* **Requirement**
Gather every line holding the string "from".

## BEGIN Source material

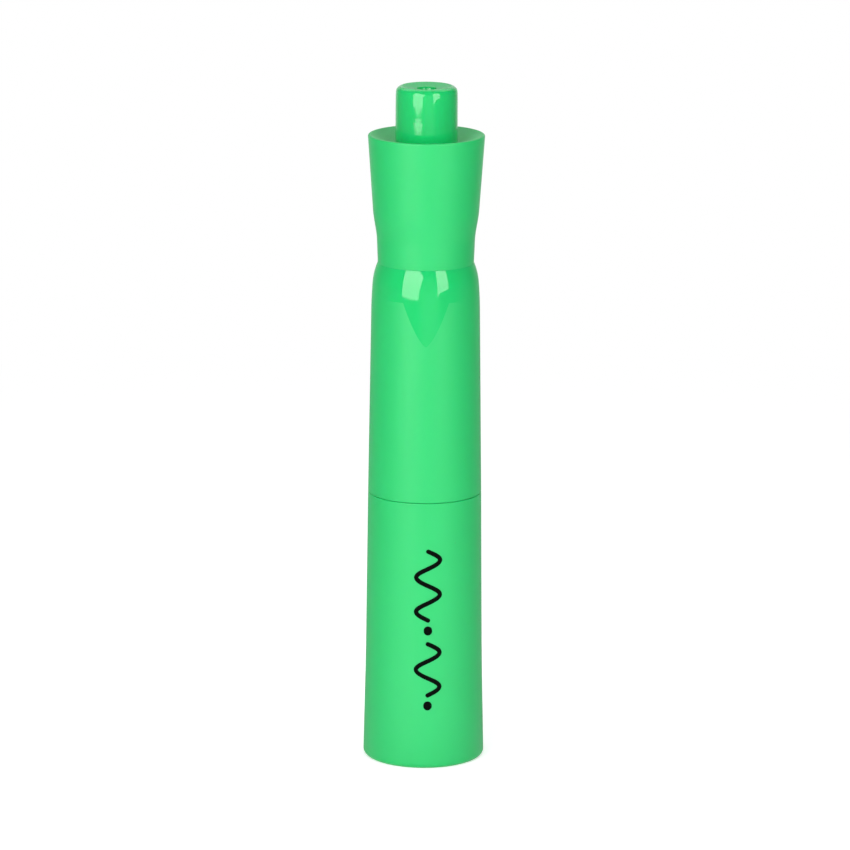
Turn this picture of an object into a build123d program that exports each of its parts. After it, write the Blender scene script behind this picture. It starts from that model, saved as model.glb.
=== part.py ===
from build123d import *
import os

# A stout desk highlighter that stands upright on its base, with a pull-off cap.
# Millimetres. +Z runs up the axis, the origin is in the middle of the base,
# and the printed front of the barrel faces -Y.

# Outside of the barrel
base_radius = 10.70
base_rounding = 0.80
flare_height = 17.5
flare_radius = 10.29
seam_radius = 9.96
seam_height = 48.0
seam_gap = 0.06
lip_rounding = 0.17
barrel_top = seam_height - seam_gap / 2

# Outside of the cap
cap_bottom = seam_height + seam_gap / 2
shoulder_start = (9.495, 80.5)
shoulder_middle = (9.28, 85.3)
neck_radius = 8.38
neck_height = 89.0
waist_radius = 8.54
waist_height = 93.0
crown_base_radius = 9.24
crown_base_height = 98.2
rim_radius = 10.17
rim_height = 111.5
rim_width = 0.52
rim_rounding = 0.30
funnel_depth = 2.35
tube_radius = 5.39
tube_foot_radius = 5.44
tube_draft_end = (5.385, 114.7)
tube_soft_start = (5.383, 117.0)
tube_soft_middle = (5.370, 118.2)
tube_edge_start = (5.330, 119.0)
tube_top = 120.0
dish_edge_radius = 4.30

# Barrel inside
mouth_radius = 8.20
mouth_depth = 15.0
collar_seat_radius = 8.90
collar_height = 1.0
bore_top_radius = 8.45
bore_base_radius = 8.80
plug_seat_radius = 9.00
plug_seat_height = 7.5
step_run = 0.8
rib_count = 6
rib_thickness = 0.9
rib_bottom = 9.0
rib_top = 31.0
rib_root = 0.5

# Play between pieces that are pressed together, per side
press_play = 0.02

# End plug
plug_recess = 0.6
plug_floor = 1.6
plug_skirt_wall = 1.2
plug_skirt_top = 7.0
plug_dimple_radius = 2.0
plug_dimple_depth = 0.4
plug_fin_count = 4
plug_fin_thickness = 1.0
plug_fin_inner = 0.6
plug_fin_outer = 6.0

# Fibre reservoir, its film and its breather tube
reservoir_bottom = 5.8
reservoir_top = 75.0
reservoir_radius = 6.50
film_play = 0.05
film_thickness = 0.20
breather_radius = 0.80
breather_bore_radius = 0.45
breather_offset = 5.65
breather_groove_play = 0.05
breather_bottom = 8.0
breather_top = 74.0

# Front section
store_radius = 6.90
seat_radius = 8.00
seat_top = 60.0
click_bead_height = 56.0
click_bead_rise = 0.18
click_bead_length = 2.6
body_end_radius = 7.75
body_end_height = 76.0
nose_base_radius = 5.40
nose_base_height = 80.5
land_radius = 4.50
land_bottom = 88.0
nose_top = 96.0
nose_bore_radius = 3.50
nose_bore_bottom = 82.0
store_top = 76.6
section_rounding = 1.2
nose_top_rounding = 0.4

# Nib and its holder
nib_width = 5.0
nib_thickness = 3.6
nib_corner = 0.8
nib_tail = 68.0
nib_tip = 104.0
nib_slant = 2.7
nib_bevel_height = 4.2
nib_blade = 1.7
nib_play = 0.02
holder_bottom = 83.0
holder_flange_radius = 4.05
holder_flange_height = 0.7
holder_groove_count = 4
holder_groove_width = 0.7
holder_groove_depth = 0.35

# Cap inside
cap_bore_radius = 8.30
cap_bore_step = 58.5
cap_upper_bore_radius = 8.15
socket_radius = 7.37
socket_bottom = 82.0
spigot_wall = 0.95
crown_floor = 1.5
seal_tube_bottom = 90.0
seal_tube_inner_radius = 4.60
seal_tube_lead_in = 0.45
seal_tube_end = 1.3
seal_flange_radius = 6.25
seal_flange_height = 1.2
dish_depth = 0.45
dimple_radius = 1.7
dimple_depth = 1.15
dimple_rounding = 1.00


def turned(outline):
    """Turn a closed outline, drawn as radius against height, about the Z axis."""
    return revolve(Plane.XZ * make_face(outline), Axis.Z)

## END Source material

* **Solution to the exercise**
Turn this picture of an object into a build123d program that exports each of its parts. After it, write the Blender scene script behind this picture. It starts from that model, saved as model.glb.
from build123d import *